Ante eso, los Estados Unidos, desde la primera administración de Donald Trump, han respondido de manera muy parecida a Douguang. No mandaron una carta a Xi Jinping ni se han enfrentado abiertamente a China, pero han levantado aranceles contra ella para proteger su mercado y controlar el déficit que los productos chinos generan en Estados Unidos. Alertan a sus instituciones financieras sobre el alto número de transacciones ligadas a redes de origen chino que lavan dinero de los cárteles mexicanos, y como lo hizo China en su momento contra los barcos de las compañías británicas y norteamericana, han lanzado también una guerra contra los cárteles mexicanos —declarándolos terroristas— y presionan a la administración de Claudia Sheinbaum para terminar con ellos. De allí la destrucción de laboratorios de fentanilo que el gobierno de López Obrador había no sólo invisibilizado, sino probablemente auspiciado. De allí también la presión que el gobierno de Trump ejerce sobre el de Sheinbaum para que desmantele las redes de complicidad entre el Estado y las organizaciones criminales en México.
La rima de la guerra del fentanilo con la Guerra del Opio, de la que este artículo es apenas un esbozo, da para un análisis profundo que no ha estado presente en las reflexiones sobre el tema. Su desenlace es incierto, pero plantea un desafío para México.

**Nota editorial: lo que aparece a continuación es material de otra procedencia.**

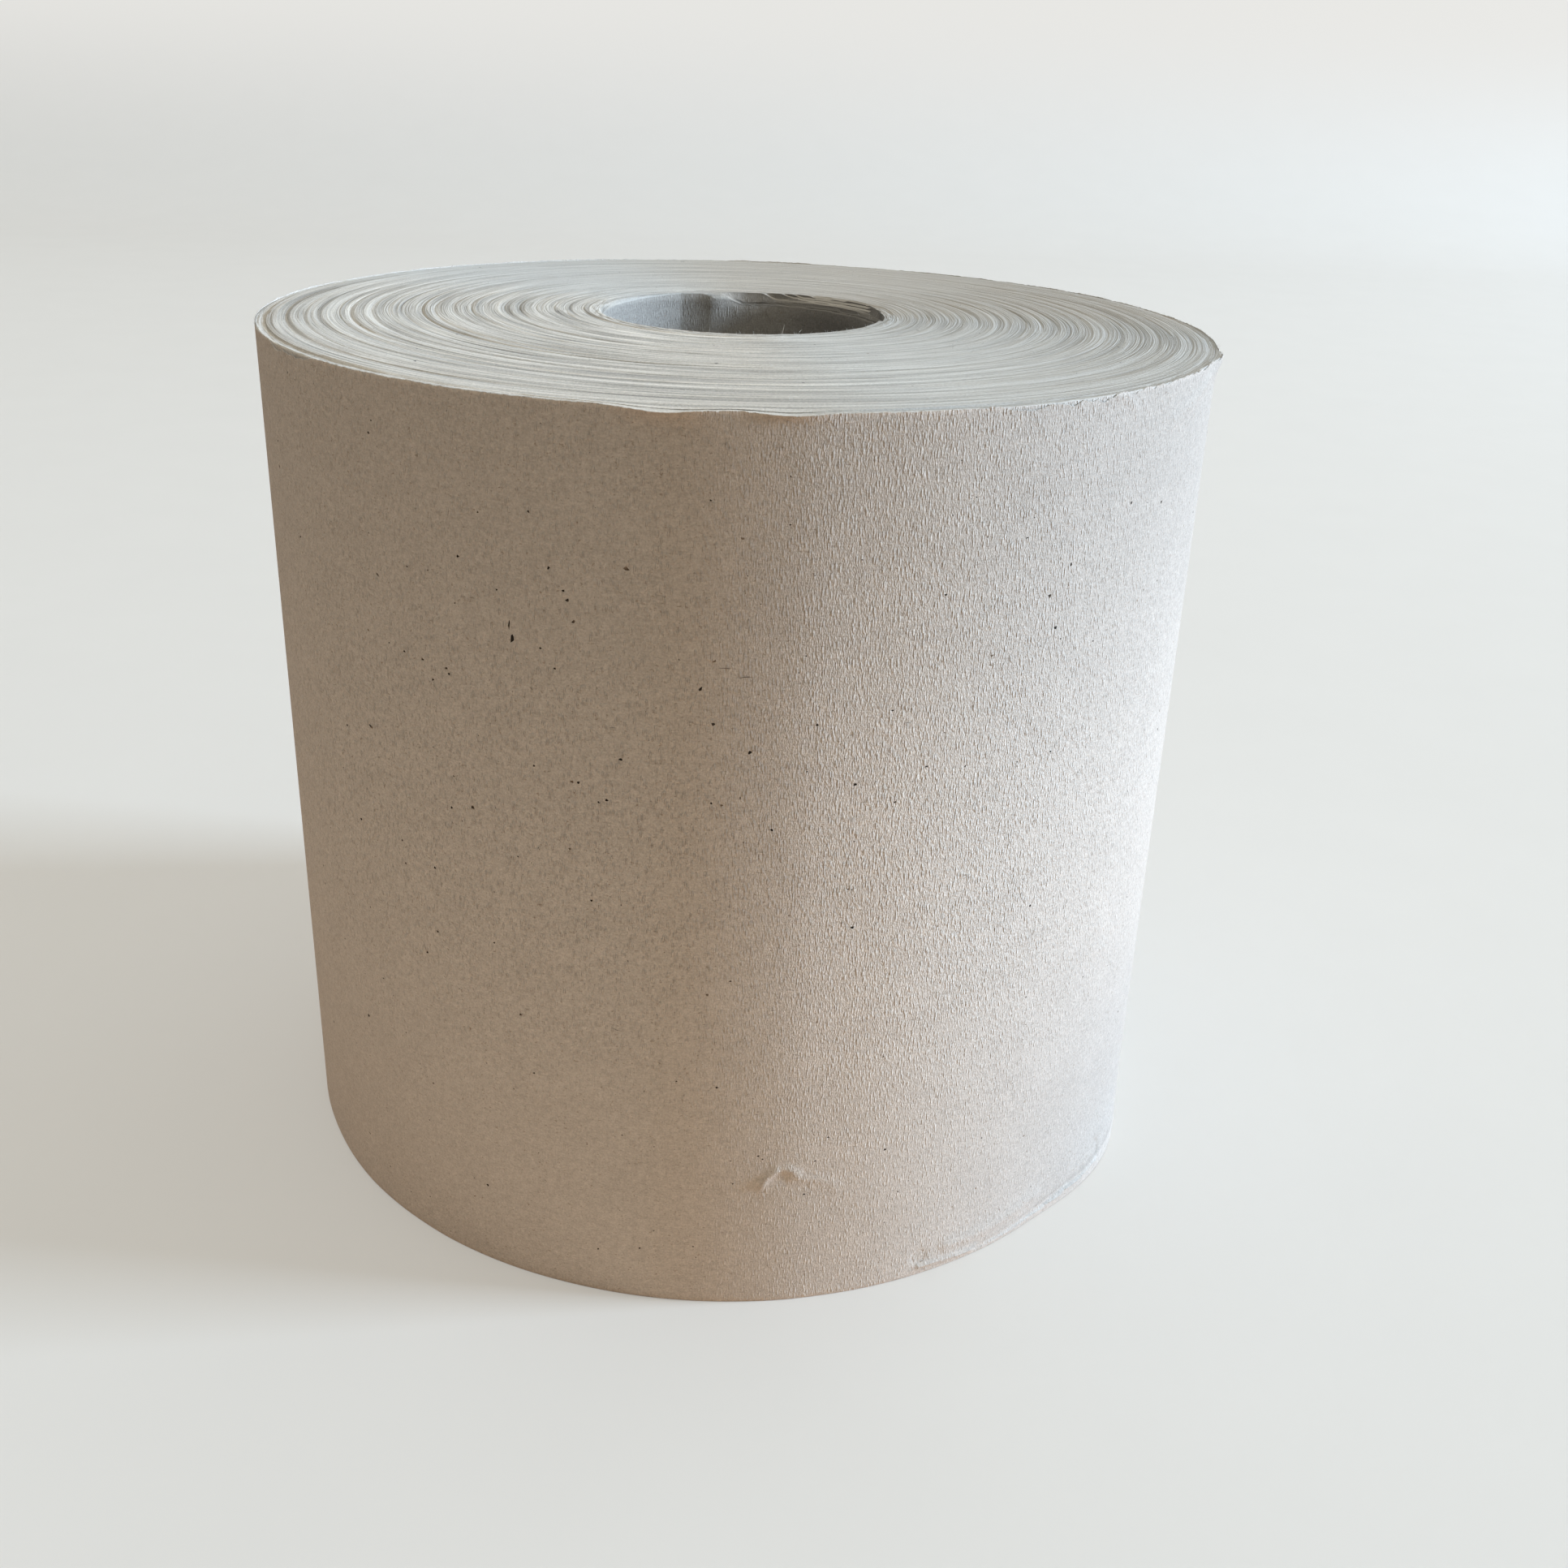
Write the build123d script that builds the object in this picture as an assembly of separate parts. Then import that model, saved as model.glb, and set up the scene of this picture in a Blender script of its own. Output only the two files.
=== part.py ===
"""A coreless toilet paper roll, standing on its end.

One web of creped tissue is wound on itself with no cardboard tube, so its first turns are the wall
of the bore. The turns are one solid. Both ends show them as rings: the web wandered sideways as it
was wound, so bands of turns stand proud with narrow rings between them. The last turn ends in a cut
edge down the back, its top edge is ragged, and the first turns have slipped down inside the mouth
of the bore.

The origin is the centre of the foot, and +Z runs up the roll's axis.
"""
from build123d import *
import os
from math import radians, sin

# The wound roll
roll_width = 114.0          # width of the web, so the height of the roll as it stands
roll_diameter = 125.0
bore_diameter = 37.0
turn_step = 0.3             # thickness of the last turn with its slack
overrun = 2.0               # how far a cutter runs past what it cuts

# Bands of turns on the two ends
top_band_count = 20
foot_band_count = 3
top_ring_depth = 0.4        # deepest ring between two bands on the top end
foot_ring_depth = 0.5
foot_ring_width = 1.6       # between two bands that are pressed flat
band_uneven_share = 0.3     # how much the widths of neighbouring bands differ
depth_uneven_share = 0.5    # how much the depths of the rings differ
band_beat = 2.4             # radians from one band to the next in the wander of the web

# The top end falls away to the rim and to the mouth of the bore
rim_fall = 0.8
rim_fall_power = 5
mouth_fall = 0.35
mouth_fall_power = 9

# Edges of the roll
lip_width = 1.2             # the last few turns stand up as a thin lip
rim_bevel = 0.35
foot_round = 0.8
mouth_bevel = 0.4

# The cut edge of the last turn
tail_angle = 100.0          # degrees about the axis from +X, on the side away from the front

# Flares of the last turns: angle, half of the arc that it spans, reach, height, and the end it is on
flare_root = 1.2            # how far a flare reaches back into the roll
front_lip_angle = -97.0
front_lip_spread = 7.0
front_lip_reach = 0.5
front_lip_height = 2.2
second_lip_angle = -85.0
second_lip_spread = 5.0
second_lip_reach = 0.35
second_lip_height = 1.6
side_ear_angle = -18.0
side_ear_spread = 6.0
side_ear_reach = 0.7
side_ear_height = 5.0
foot_bulge_angle = -32.0
foot_bulge_spread = 18.0
foot_bulge_reach = 0.9
foot_bulge_height = 9.0

# Gaps torn in the top edge of the last turns: start and end angles, and depth
torn_turns = 0.4            # thickness of the turns that are torn
left_tear = (-151.0, -140.0)
left_tear_depth = 0.8
right_tear = (-64.0, -50.0)
right_tear_depth = 0.6

# First turns that have slipped down in the mouth of the bore: start and end angles
slipped_turns = 0.7         # thickness of each group of slipped turns
inner_slip = (15.0, 112.0)
inner_slip_depth = 1.6
outer_slip = (-6.0, 92.0)
outer_slip_depth = 0.7

roll_radius = roll_diameter / 2
bore_radius = bore_diameter / 2
rim_height = roll_width - rim_fall


def band_radii(count):
    """Radii that part the wound wall into bands of uneven width, from the bore to the rim's lip."""
    inner = bore_radius + mouth_bevel
    outer = roll_radius - lip_width
    widths = [1 + band_uneven_share * sin(band_beat * band) for band in range(count)]
    radii = [inner]
    for width in widths:
        radii.append(radii[-1] + (outer - inner) * width / sum(widths))
    return radii


def ring_depth(deepest, band):
    """Depth of the ring at the outside of a band, which differs from band to band."""
    return deepest * (1 - depth_uneven_share * (1 + sin(band_beat * band * 2)) / 2)


def top_height(radius):
    """Height of the crests on the top end, which is level but for its fall to the rim and to the mouth."""
    across = (radius - bore_radius) / (roll_radius - bore_radius)
    to_rim = rim_fall * across**rim_fall_power
    to_mouth = mouth_fall * (1 - across) ** mouth_fall_power
    return roll_width - to_rim - to_mouth


def top_profile():
    """Points of the top end from the mouth of the bore out past the rim: crests with rings between them."""
    radii = band_radii(top_band_count)
    points = [(bore_radius, top_height(bore_radius) - mouth_bevel)]
    for band, (start, end) in enumerate(zip(radii, radii[1:])):
        crest = (start + end) / 2
        points.append((crest, top_height(crest)))
        points.append((end, top_height(end) - ring_depth(top_ring_depth, band)))
    points.append((roll_radius - rim_bevel, rim_height))
    points.append((roll_radius + overrun, rim_height - rim_bevel - overrun))
    return points


def foot_profile():
    """Points of the foot from below the rim back to the bore: bands pressed flat with rings between them."""
    points = [(roll_radius + overrun, foot_round + overrun), (roll_radius - foot_round, 0)]
    for band, ring in reversed(list(enumerate(band_radii(foot_band_count)[1:]))):
        points.append((ring, 0))
        points.append((ring - foot_ring_width / 2, ring_depth(foot_ring_depth, band)))
        points.append((ring - foot_ring_width, 0))
    points.append((bore_radius + mouth_bevel, 0))
    points.append((bore_radius, mouth_bevel))
    return points


def wound_wall():
    """The wall of turns, revolved from the profile of its two ends and past its outside."""
    outline = Polyline(*top_profile(), *foot_profile(), close=True)
    return revolve(make_face(Plane.XZ * outline), axis=Axis.Z)


def last_turn():
    """The outside of the roll: a spiral of two half turns whose ends leave the cut edge of the web."""
    half = turn_step / 2
    near = Circle(roll_radius)
    far = Pos(-half, 0) * Circle(roll_radius - half)
    side = Rectangle(roll_diameter + overrun, roll_diameter + overrun, align=(Align.CENTER, Align.MIN))
    spiral = (near & side) + (far & (Rot(0, 0, 180) * side))
    turned = Rot(0, 0, tail_angle) * spiral
    return extrude(turned, roll_width + overrun)


def flare(angle, spread, reach, height, top):
    """A crescent where the last turns lean out of the roll, widest at the end that they belong to."""
    half_chord = roll_radius * sin(radians(spread))
    radius = 1 / (1 / roll_radius + 2 * reach / half_chord**2)
    root_radius = radius - 2 * reach
    if top:
        cone = Pos(0, 0, rim_height - height / 2) * Cone(root_radius, radius, height)
    else:
        cone = Pos(0, 0, foot_round + height / 2) * Cone(radius, root_radius, height)
    leaning = Rot(0, 0, angle) * Pos(roll_radius + reach - radius, 0, 0) * cone
    return leaning - Cylinder(roll_radius - flare_root, roll_width * 3)


def arc_of_turns(angles, inner, outer, low, high):
    """A group of turns over part of the way round, between two radii and two heights."""
    start, end = angles
    section = Pos((inner + outer) / 2, (low + high) / 2) * Rectangle(outer - inner, high - low)
    upright = Plane.XZ * section
    return Rot(0, 0, start) * revolve(upright, axis=Axis.Z, revolution_arc=end - start)


def torn_edges():
    """The gaps in the ragged top edge of the last turns."""
    inner = roll_radius - torn_turns
    outer = roll_radius + overrun
    high = roll_width + overrun
    left = arc_of_turns(left_tear, inner, outer, rim_height - left_tear_depth, high)
    right = arc_of_turns(right_tear, inner, outer, rim_height - right_tear_depth, high)
    return left + right


def slipped_mouth():
    """The room above the first turns that have slipped down inside the mouth of the bore."""
    inner = bore_radius - overrun
    middle = bore_radius + slipped_turns
    outer = middle + slipped_turns
    high = roll_width + overrun
    first = arc_of_turns(inner_slip, inner, middle, roll_width - inner_slip_depth, high)
    second = arc_of_turns(outer_slip, inner, outer, roll_width - outer_slip_depth, high)
    return first + second


def paper_roll():
    """The whole roll as one solid."""
    roll = wound_wall() & last_turn()
    roll += flare(front_lip_angle, front_lip_spread, front_lip_reach, front_lip_height, top=True)
    roll += flare(second_lip_angle, second_lip_spread, second_lip_reach, second_lip_height, top=True)
    roll += flare(side_ear_angle, side_ear_spread, side_ear_reach, side_ear_height, top=True)
    roll += flare(foot_bulge_angle, foot_bulge_spread, foot_bulge_reach, foot_bulge_height, top=False)
    return roll - torn_edges() - slipped_mouth()


os.makedirs("parts", exist_ok=True)
export_step(paper_roll(), "parts/paper_roll.step")
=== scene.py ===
"""A coreless toilet paper roll standing on its end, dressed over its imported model.

The wound turns, the last turn with its ragged edge, the pulp specks and the loose fibres are meshes
of their own, in metres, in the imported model's frame: the origin is the centre of the foot, +Z runs up
the roll's axis and -Y is the front. Angles are in degrees round the axis, from +X towards +Y.
"""
import math
from functools import partial

import bmesh
import bpy
import numpy as np
from bpy.props import FloatProperty, FloatVectorProperty, IntProperty, PointerProperty
from mathutils import Matrix, Vector


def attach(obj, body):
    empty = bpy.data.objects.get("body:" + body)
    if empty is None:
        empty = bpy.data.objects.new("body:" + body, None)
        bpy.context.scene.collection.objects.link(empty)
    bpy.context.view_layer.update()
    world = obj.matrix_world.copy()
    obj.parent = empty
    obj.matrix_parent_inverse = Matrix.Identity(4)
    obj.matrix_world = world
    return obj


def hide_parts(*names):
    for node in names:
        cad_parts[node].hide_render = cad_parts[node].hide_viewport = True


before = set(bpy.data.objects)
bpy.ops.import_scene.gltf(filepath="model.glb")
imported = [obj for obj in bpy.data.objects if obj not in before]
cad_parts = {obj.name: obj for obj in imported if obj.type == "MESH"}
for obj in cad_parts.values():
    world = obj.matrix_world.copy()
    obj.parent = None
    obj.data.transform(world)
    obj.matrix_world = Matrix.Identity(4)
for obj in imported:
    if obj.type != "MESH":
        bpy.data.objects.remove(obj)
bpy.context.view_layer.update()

bl_info = {
    "name": "Coreless tissue roll",
    "version": (1, 0, 0),
    "blender": (4, 5, 0),
    "location": "3D View > Sidebar > Tissue roll",
    "description": "Builds a coreless toilet paper roll from its wound turns, and a plain studio for it",
    "category": "Object",
}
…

Si no aprovecha la presión estadunidense para refundar su Estado mediante mecanismos extraordinarios de verdad y justicia dirigidos por ciudadanos moralmente creíbles y con apoyo de la comunidad internacional, México y no Estados Unidos vivirá su Siglo de Humillación.
No leer ni entender las rimas de la historia es condenarse a repetirlas no con el dejo de la farsa, sino de la tragedia y las oscuridades más espantosas.
Además opino que hay que respetar los Acuerdos de San Andrés, detener la guerra, liberar a todos los presos políticos, hacer justicia a las víctimas de la violencia, juzgar a gobernadores y funcionarios criminales, esclarecer el asesinato de Samir Flores, la masacre de los LeBarón, detener los megaproyectos y devolverle la gobernabilidad a México.